Südkorea reagierte ebenfalls alarmiert. In Seoul trat der Nationale Sicherheitsrat zu einer Dringlichkeitssitzung zusammen. Die Regierung verurteilte die Aktion des Nordens als "gravierende Bedrohung".

Nordkoreas wichtigster Verbündeter China forderte erneut Dialogbereitschaft von allen Seiten. Pjöngjang müsse auf Handlungen verzichten, die gegen UNO-Resolutionen verstießen, erklärte das Pekinger Außenministerium. China hoffe, dass alle beteiligten Parteien "ruhig und zurückhaltend" blieben.

Russland verurteilte den Test, rief aber zugleich - ebenso wie China - alle Seiten zur Zurückhaltung auf. Ein Sprecher des Auswärtigen Amtes in Berlin sagte, das nordkoreanische Regime setze seine "unverantwortliche und völkerrechtswidrige Politik der Provokation fort".
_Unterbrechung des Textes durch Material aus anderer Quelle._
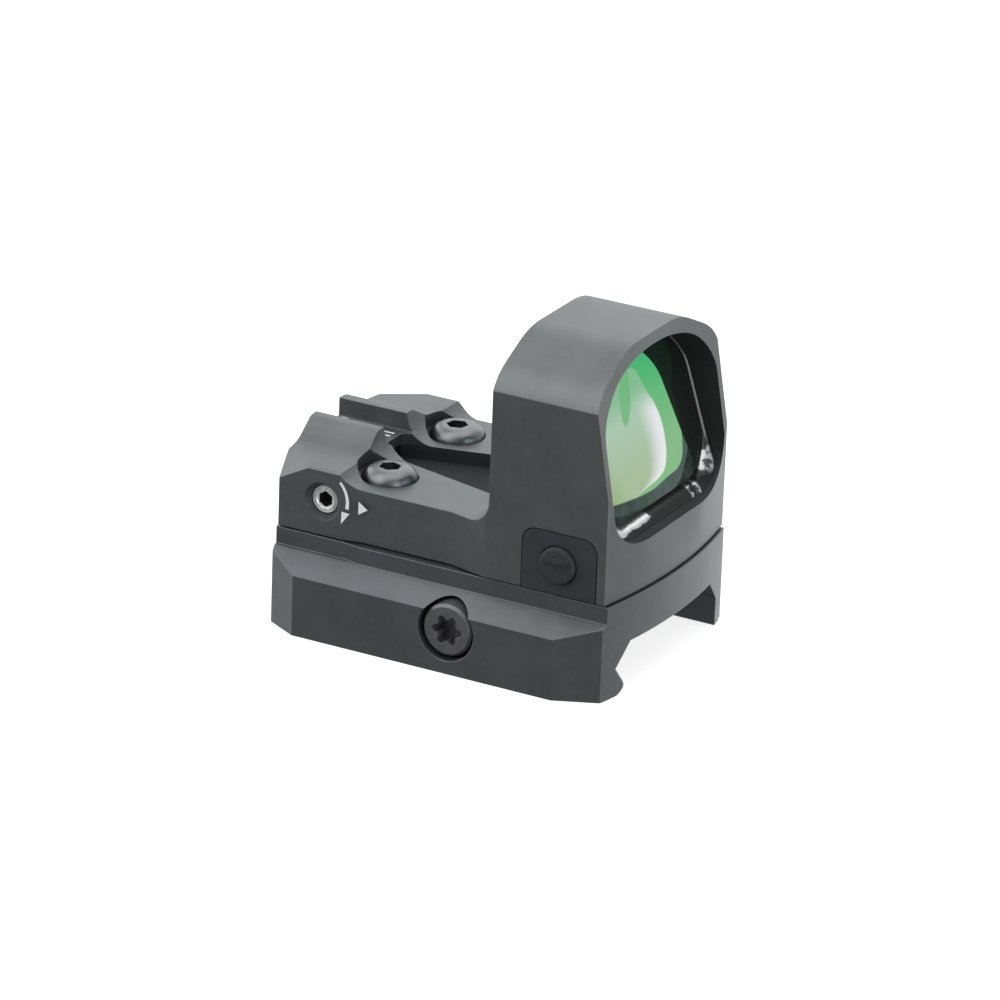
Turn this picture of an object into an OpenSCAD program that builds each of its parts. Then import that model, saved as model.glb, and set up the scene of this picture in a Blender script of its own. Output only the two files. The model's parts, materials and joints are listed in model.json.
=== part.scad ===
// Miniature reflex sight (red dot finder) on a rail clamp base.
// Units are millimetres. +Y points at the target, +X is the user's right,
// +Z is up. The origin is the centre of the face that rests on the rail.
// The sight is drawn with its clamp closed, its adjusters centred and its
// buttons released.

/* [Housing] */
// Width of the hood across its flat sides
hood_w = 25.4; // [25.2:0.1:26]
// Height of the hood top above the rail seat
hood_top = 29.2; // [29.2:0.1:30]
// Height where the hood sides turn into the sloping shoulders
shoulder_z = 24.63; // [24.3:0.01:24.8]
// Position of the vertical rear face of the hood
hood_rear_y = 5.55; // [5.3:0.05:5.8]
// Width of the recessed waist between hood and rear hump
waist_w = 23.3; // [23.2:0.1:24]
// Width of the rear hump
hump_w = 24.3; // [24:0.1:24.6]
// Height of the flat deck between hood and hump
deck_z = 10.45; // [10.4:0.05:10.6]
// Height of the shelf on each side of the hump
shelf_z = 11.86; // [11.8:0.01:11.95]
// Height of the two sighting ridges on the hump
ridge_z = 13.55; // [13.4:0.05:13.8]
// Half width of the sighting groove between the ridges
groove_half = 2.33; // [2.1:0.01:2.4]
// Radius of the bowed front face
front_r = 62; // [55:1:80]
// Radius of the fillet between the deck and the hood
deck_fillet = 2.4; // [1.5:0.1:2.6]

/* [Window] */
// Half width of the window opening
win_half = 11.88; // [11.6:0.01:11.9]
// Height of the lower edge of the window opening
win_low = 10.35; // [10.3:0.05:10.5]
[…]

In Washington teilte die Regierung mit, Präsident Donald Trump sei über den jüngsten Test unterrichtet worden. Das US-Pazifikkommando erklärte, man habe den Abschuss verfolgt und sei zu dem Ergebnis gekommen, dass die Kurzstreckenrakete keine unmittelbare Bedrohung für die USA darstellte.
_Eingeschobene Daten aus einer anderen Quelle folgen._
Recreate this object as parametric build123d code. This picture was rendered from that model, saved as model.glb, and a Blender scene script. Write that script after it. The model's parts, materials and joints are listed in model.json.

US-Verteidigungsminister Jim Mattis wollte sich nicht zu möglichen "roten Linien" äußern, deren Überschreitung Washington nicht hinnehmen würde. Seine Regierung brauche "politischen Spielraum", sagte er dem Sender CBS News. Der Norden habe hunderte Kanonen und Raketenwerfer in Reichweite der südkoreanischen Hauptstadt Seoul stationiert, sagte er. Dies sei einer der am dichtesten besiedelten Ballungsräume der Welt. Pjöngjang sei eine Gefahr für Südkorea sowie Japan und im Fall eines militärischen Konflikts auch für China und Russland. Krieg wäre "katastrophal". Mattis warnte am Sonntag im US-Fernsehen vor den "wahrscheinlich schlimmsten Kämpfen, die die meisten Menschen je erlebt hätten", sollte die Diplomatie scheitern.

Die USA wollten vor dem Hintergrund der anhaltenden Spannungen am Dienstag ihr Raketenabwehrsystem testen. Es sollte übungshalber eine von einem Testgelände auf den pazifischen Marshall-Inseln abgefeuerte weitreichende Interkontinentalrakete abfangen. Die Bilanz früherer Test war durchwachsen. Gelänge der Test, würden die USA beweisen, dass sie Angriffe mit einer Langstreckenrakete etwa aus Nordkorea verhindern könnten.

Die Spannungen zwischen Nordkorea und den USA nehmen seit Monaten zu. Zuletzt hat Trump Nordkorea beim G-7-Gipfel in Italien als "Weltproblem" bezeichnet, das gelöst werde.

Nordkorea ist militärisch hochgerüstet und arbeitet am Ausbau seiner Raketen- und Atomwaffenprogramme. Seit 2006 hat es nach eigenen Angaben fünf Atomwaffentests vorgenommen, davon zwei im vergangenen Jahr. Als zentrales Ziel der Regierung von Machthaber Kim Jong-un gilt die Entwicklung von Langstreckenraketen, die Atomsprengköpfe in die USA tragen könnten. Solche Modelle testete es bisher aber nicht.